BEGIN Recorded information

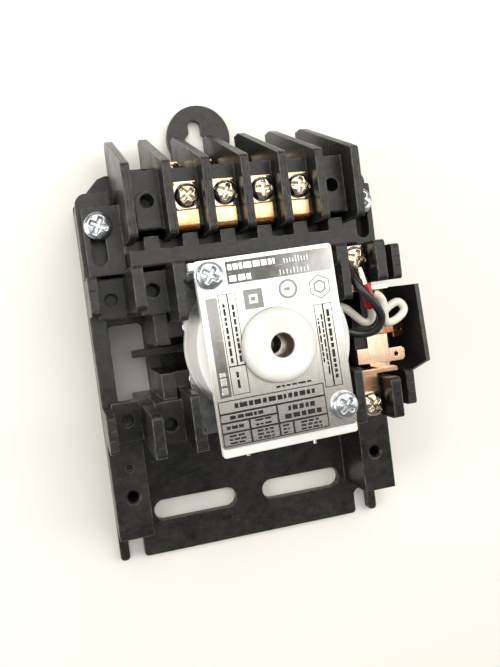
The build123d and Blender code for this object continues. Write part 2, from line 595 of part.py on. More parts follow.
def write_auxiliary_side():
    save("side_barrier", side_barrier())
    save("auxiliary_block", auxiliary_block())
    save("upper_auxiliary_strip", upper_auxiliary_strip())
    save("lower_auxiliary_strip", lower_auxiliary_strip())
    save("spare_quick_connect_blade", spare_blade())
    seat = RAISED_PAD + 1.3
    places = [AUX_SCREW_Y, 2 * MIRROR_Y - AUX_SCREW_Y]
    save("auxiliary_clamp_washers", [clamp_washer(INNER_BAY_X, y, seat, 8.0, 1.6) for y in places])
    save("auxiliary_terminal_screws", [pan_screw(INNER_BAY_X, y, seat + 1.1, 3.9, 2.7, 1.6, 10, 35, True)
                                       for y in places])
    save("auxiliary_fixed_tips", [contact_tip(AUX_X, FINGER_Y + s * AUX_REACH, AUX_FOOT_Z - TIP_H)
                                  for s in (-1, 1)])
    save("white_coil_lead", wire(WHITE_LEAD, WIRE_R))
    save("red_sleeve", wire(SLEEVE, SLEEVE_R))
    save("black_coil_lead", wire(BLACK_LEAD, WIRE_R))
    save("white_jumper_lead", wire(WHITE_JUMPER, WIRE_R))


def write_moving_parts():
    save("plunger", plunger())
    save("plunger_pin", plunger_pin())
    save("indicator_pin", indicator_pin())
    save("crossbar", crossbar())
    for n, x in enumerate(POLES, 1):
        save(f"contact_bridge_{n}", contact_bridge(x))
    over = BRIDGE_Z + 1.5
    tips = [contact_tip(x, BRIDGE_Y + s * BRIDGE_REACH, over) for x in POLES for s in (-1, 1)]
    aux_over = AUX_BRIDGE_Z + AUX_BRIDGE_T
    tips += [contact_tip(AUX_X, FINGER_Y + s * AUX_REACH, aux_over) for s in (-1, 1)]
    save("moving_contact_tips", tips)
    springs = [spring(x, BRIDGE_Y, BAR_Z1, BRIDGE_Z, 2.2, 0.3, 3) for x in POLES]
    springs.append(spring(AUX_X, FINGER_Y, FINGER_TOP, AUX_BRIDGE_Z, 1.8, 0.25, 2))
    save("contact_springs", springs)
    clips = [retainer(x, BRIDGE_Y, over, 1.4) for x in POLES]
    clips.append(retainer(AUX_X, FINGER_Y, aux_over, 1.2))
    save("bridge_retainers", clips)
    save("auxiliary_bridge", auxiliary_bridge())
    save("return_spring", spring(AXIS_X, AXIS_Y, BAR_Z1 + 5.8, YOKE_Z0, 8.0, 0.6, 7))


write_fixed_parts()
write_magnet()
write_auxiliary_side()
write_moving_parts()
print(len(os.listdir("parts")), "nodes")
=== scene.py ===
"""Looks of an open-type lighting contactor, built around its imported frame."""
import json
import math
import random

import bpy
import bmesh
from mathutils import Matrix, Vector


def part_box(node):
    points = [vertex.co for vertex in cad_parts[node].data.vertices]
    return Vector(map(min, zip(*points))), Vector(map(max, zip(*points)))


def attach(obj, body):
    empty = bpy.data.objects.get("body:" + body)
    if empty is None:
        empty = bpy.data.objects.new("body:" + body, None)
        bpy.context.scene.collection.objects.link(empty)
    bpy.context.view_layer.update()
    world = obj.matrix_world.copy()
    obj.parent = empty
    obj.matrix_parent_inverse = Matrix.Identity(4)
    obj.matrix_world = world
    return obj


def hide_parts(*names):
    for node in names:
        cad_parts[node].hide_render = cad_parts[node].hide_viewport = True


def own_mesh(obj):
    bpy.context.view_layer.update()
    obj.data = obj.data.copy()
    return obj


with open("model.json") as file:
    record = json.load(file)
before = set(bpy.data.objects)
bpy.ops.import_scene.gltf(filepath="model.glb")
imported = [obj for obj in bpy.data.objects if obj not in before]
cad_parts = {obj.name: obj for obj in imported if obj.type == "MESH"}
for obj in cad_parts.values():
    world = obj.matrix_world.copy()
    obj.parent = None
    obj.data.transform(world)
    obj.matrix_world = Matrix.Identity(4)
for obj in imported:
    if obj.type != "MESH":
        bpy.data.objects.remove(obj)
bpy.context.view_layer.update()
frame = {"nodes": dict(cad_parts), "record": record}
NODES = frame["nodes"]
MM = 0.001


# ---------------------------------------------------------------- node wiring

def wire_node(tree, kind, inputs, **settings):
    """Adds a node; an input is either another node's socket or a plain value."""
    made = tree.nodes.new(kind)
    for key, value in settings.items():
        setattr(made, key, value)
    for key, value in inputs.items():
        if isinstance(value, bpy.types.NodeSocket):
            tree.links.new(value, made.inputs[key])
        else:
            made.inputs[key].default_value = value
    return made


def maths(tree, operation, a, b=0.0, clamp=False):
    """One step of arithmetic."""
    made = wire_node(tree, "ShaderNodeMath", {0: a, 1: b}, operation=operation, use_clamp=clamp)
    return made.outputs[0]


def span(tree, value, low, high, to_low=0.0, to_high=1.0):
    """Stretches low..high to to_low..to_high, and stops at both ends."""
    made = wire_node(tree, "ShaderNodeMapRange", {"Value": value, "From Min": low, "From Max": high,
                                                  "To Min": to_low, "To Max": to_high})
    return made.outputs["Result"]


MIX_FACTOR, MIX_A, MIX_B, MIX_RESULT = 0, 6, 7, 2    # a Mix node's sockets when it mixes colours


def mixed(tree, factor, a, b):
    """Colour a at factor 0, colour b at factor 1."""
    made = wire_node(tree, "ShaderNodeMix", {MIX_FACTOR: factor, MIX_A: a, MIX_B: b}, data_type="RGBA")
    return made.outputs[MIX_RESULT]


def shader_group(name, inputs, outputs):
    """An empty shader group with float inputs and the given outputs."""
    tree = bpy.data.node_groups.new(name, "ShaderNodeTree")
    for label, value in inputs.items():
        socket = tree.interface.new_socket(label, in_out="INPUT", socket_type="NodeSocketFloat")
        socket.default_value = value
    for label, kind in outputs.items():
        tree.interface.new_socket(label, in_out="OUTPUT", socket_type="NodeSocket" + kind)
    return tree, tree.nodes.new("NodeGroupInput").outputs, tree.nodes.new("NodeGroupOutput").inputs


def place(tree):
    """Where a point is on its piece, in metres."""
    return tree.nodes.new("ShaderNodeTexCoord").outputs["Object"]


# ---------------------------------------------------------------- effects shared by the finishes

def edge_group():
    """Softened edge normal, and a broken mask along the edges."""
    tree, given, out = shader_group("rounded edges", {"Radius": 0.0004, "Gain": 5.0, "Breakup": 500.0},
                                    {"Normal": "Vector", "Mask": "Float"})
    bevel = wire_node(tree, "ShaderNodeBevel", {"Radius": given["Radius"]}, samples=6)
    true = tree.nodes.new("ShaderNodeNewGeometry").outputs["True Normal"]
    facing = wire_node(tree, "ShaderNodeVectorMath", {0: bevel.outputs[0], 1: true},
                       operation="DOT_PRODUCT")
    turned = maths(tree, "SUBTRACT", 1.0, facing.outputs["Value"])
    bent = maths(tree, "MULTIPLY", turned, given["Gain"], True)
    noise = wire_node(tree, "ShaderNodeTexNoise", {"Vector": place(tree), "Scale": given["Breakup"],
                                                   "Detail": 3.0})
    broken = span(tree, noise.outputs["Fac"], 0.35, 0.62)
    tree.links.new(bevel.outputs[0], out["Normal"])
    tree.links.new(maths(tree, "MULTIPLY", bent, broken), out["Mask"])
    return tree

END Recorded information

Given exercise
Exactly reproduce the material above.

Task output
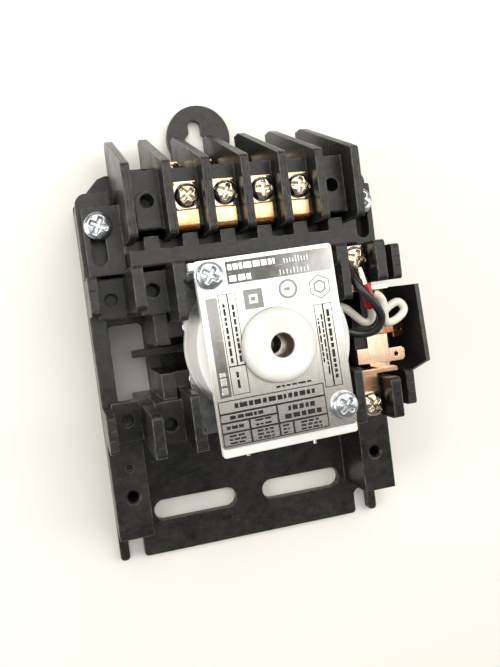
The build123d and Blender code for this object continues. Write part 2, from line 595 of part.py on. More parts follow.
def write_auxiliary_side():
    save("side_barrier", side_barrier())
    save("auxiliary_block", auxiliary_block())
    save("upper_auxiliary_strip", upper_auxiliary_strip())
    save("lower_auxiliary_strip", lower_auxiliary_strip())
    save("spare_quick_connect_blade", spare_blade())
    seat = RAISED_PAD + 1.3
    places = [AUX_SCREW_Y, 2 * MIRROR_Y - AUX_SCREW_Y]
    save("auxiliary_clamp_washers", [clamp_washer(INNER_BAY_X, y, seat, 8.0, 1.6) for y in places])
    save("auxiliary_terminal_screws", [pan_screw(INNER_BAY_X, y, seat + 1.1, 3.9, 2.7, 1.6, 10, 35, True)
                                       for y in places])
    save("auxiliary_fixed_tips", [contact_tip(AUX_X, FINGER_Y + s * AUX_REACH, AUX_FOOT_Z - TIP_H)
                                  for s in (-1, 1)])
    save("white_coil_lead", wire(WHITE_LEAD, WIRE_R))
    save("red_sleeve", wire(SLEEVE, SLEEVE_R))
    save("black_coil_lead", wire(BLACK_LEAD, WIRE_R))
    save("white_jumper_lead", wire(WHITE_JUMPER, WIRE_R))


def write_moving_parts():
    save("plunger", plunger())
    save("plunger_pin", plunger_pin())
    save("indicator_pin", indicator_pin())
    save("crossbar", crossbar())
    for n, x in enumerate(POLES, 1):
        save(f"contact_bridge_{n}", contact_bridge(x))
    over = BRIDGE_Z + 1.5
    tips = [contact_tip(x, BRIDGE_Y + s * BRIDGE_REACH, over) for x in POLES for s in (-1, 1)]
    aux_over = AUX_BRIDGE_Z + AUX_BRIDGE_T
    tips += [contact_tip(AUX_X, FINGER_Y + s * AUX_REACH, aux_over) for s in (-1, 1)]
    save("moving_contact_tips", tips)
    springs = [spring(x, BRIDGE_Y, BAR_Z1, BRIDGE_Z, 2.2, 0.3, 3) for x in POLES]
    springs.append(spring(AUX_X, FINGER_Y, FINGER_TOP, AUX_BRIDGE_Z, 1.8, 0.25, 2))
    save("contact_springs", springs)
    clips = [retainer(x, BRIDGE_Y, over, 1.4) for x in POLES]
    clips.append(retainer(AUX_X, FINGER_Y, aux_over, 1.2))
    save("bridge_retainers", clips)
    save("auxiliary_bridge", auxiliary_bridge())
    save("return_spring", spring(AXIS_X, AXIS_Y, BAR_Z1 + 5.8, YOKE_Z0, 8.0, 0.6, 7))


write_fixed_parts()
write_magnet()
write_auxiliary_side()
write_moving_parts()
print(len(os.listdir("parts")), "nodes")
=== scene.py ===
"""Looks of an open-type lighting contactor, built around its imported frame."""
import json
import math
import random

import bpy
import bmesh
from mathutils import Matrix, Vector


def part_box(node):
    points = [vertex.co for vertex in cad_parts[node].data.vertices]
    return Vector(map(min, zip(*points))), Vector(map(max, zip(*points)))


def attach(obj, body):
    empty = bpy.data.objects.get("body:" + body)
    if empty is None:
        empty = bpy.data.objects.new("body:" + body, None)
        bpy.context.scene.collection.objects.link(empty)
    bpy.context.view_layer.update()
    world = obj.matrix_world.copy()
    obj.parent = empty
    obj.matrix_parent_inverse = Matrix.Identity(4)
    obj.matrix_world = world
    return obj


def hide_parts(*names):
    for node in names:
        cad_parts[node].hide_render = cad_parts[node].hide_viewport = True


def own_mesh(obj):
    bpy.context.view_layer.update()
    obj.data = obj.data.copy()
    return obj


with open("model.json") as file:
    record = json.load(file)
before = set(bpy.data.objects)
bpy.ops.import_scene.gltf(filepath="model.glb")
imported = [obj for obj in bpy.data.objects if obj not in before]
cad_parts = {obj.name: obj for obj in imported if obj.type == "MESH"}
for obj in cad_parts.values():
    world = obj.matrix_world.copy()
    obj.parent = None
    obj.data.transform(world)
    obj.matrix_world = Matrix.Identity(4)
for obj in imported:
    if obj.type != "MESH":
        bpy.data.objects.remove(obj)
bpy.context.view_layer.update()
frame = {"nodes": dict(cad_parts), "record": record}
NODES = frame["nodes"]
MM = 0.001


# ---------------------------------------------------------------- node wiring

def wire_node(tree, kind, inputs, **settings):
    """Adds a node; an input is either another node's socket or a plain value."""
    made = tree.nodes.new(kind)
    for key, value in settings.items():
        setattr(made, key, value)
    for key, value in inputs.items():
        if isinstance(value, bpy.types.NodeSocket):
            tree.links.new(value, made.inputs[key])
        else:
            made.inputs[key].default_value = value
    return made


def maths(tree, operation, a, b=0.0, clamp=False):
    """One step of arithmetic."""
    made = wire_node(tree, "ShaderNodeMath", {0: a, 1: b}, operation=operation, use_clamp=clamp)
    return made.outputs[0]


def span(tree, value, low, high, to_low=0.0, to_high=1.0):
    """Stretches low..high to to_low..to_high, and stops at both ends."""
    made = wire_node(tree, "ShaderNodeMapRange", {"Value": value, "From Min": low, "From Max": high,
                                                  "To Min": to_low, "To Max": to_high})
    return made.outputs["Result"]


MIX_FACTOR, MIX_A, MIX_B, MIX_RESULT = 0, 6, 7, 2    # a Mix node's sockets when it mixes colours


def mixed(tree, factor, a, b):
    """Colour a at factor 0, colour b at factor 1."""
    made = wire_node(tree, "ShaderNodeMix", {MIX_FACTOR: factor, MIX_A: a, MIX_B: b}, data_type="RGBA")
    return made.outputs[MIX_RESULT]


def shader_group(name, inputs, outputs):
    """An empty shader group with float inputs and the given outputs."""
    tree = bpy.data.node_groups.new(name, "ShaderNodeTree")
    for label, value in inputs.items():
        socket = tree.interface.new_socket(label, in_out="INPUT", socket_type="NodeSocketFloat")
        socket.default_value = value
    for label, kind in outputs.items():
        tree.interface.new_socket(label, in_out="OUTPUT", socket_type="NodeSocket" + kind)
    return tree, tree.nodes.new("NodeGroupInput").outputs, tree.nodes.new("NodeGroupOutput").inputs


def place(tree):
    """Where a point is on its piece, in metres."""
    return tree.nodes.new("ShaderNodeTexCoord").outputs["Object"]


# ---------------------------------------------------------------- effects shared by the finishes

def edge_group():
    """Softened edge normal, and a broken mask along the edges."""
    tree, given, out = shader_group("rounded edges", {"Radius": 0.0004, "Gain": 5.0, "Breakup": 500.0},
                                    {"Normal": "Vector", "Mask": "Float"})
    bevel = wire_node(tree, "ShaderNodeBevel", {"Radius": given["Radius"]}, samples=6)
    true = tree.nodes.new("ShaderNodeNewGeometry").outputs["True Normal"]
    facing = wire_node(tree, "ShaderNodeVectorMath", {0: bevel.outputs[0], 1: true},
                       operation="DOT_PRODUCT")
    turned = maths(tree, "SUBTRACT", 1.0, facing.outputs["Value"])
    bent = maths(tree, "MULTIPLY", turned, given["Gain"], True)
    noise = wire_node(tree, "ShaderNodeTexNoise", {"Vector": place(tree), "Scale": given["Breakup"],
                                                   "Detail": 3.0})
    broken = span(tree, noise.outputs["Fac"], 0.35, 0.62)
    tree.links.new(bevel.outputs[0], out["Normal"])
    tree.links.new(maths(tree, "MULTIPLY", bent, broken), out["Mask"])
    return tree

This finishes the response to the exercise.